Daily fail standard practice seems to be outraged at the slightest thing. As it seems is the default settings of many of the morality watchdogs.
It's a perfectly natural bodily function. If anything the nonsensical level of taboo is the thing to be embarrassed about.
....the indignation I mean. I find it very hard to believe that this got more than a very few very sad sosial retards upset. I am old enough to remember the term being used in the playground at my junior school in the sixties for crying out loud. Yes, thats right, it was not exactly unheard of that eight year olds were perfectly familiar with that term 50 flaming years ago!
I have to thank Adrian for giving me an extra laugh on this one.

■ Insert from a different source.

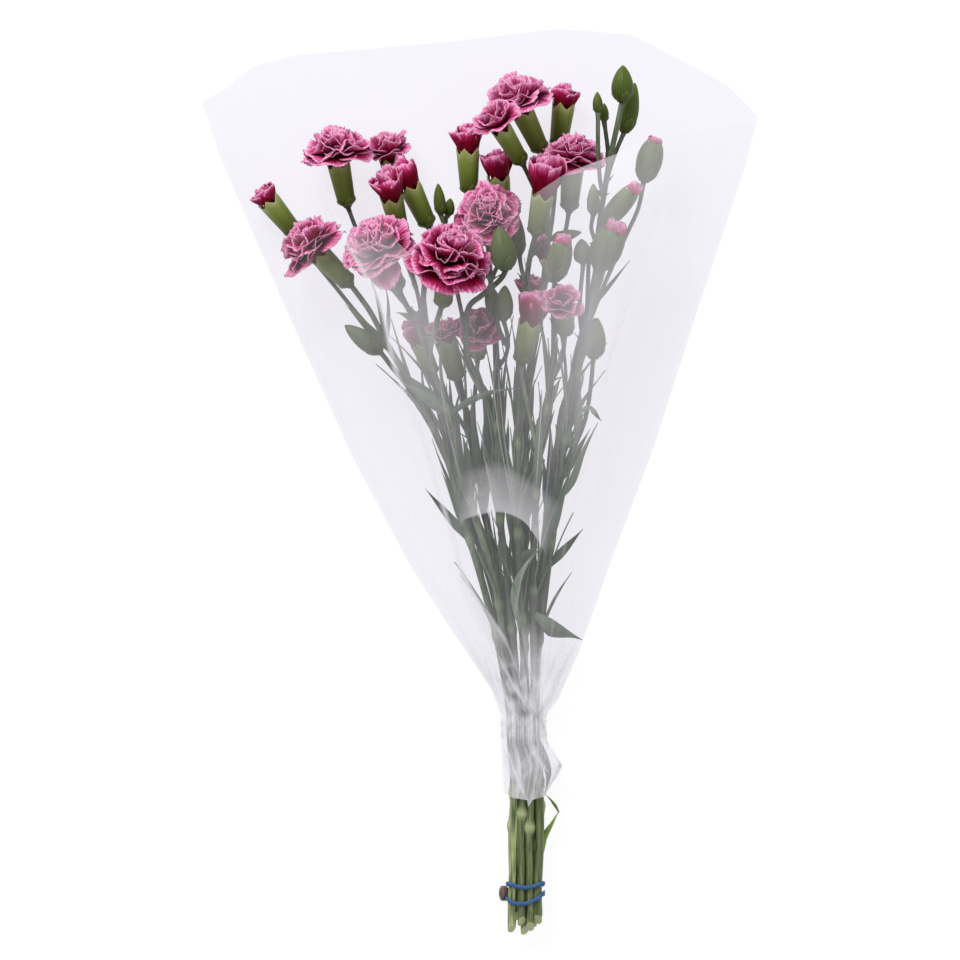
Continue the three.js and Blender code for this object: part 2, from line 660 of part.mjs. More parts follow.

Jam Rag was good enough, the added bonus being the outrage of the moronic, sappy nanny types that complained.
To add such a delicious helping of aforementioned **** biscuits has made my morning. Ta very much.
I love it when folks that support censorship are provoked towards a stroke...
Yes, yes we would be slagging of the Graun if their complaint had been equally whiney and pathetic.
I think your correlation of a non-profane colloqial term for a very common and arguably necessary product that (as already mentionsed) is itself sold in the breaks during the programme to racist slogans is a little, well, Daily Mail, really.
Jam rag is a term you'll only ever hear coming from the mouths of children. It's a juvenile term invented by kids so if a kid knows what it means they won't be offended by it. OTOH if a kid doesn't know what it means they won't be offended.
Secondly Emmerdale does not specifically deal with "adult" themes, but it's still not a programme for children. Children of an age that could possibly be offended (however unlikely) shouldn't really be watching it. Actually I'm amazed that any children would want to watch any soap dross, when I was a kid I always did my best to avoid almost all the stuff my parents watched. From what little I've seen of soaps over the years anybody would have to be brain dead (Daily Fail reader?) to watch it.
Like as not and 'appen as maybe, but not on these licensed premises Mister Wilkes.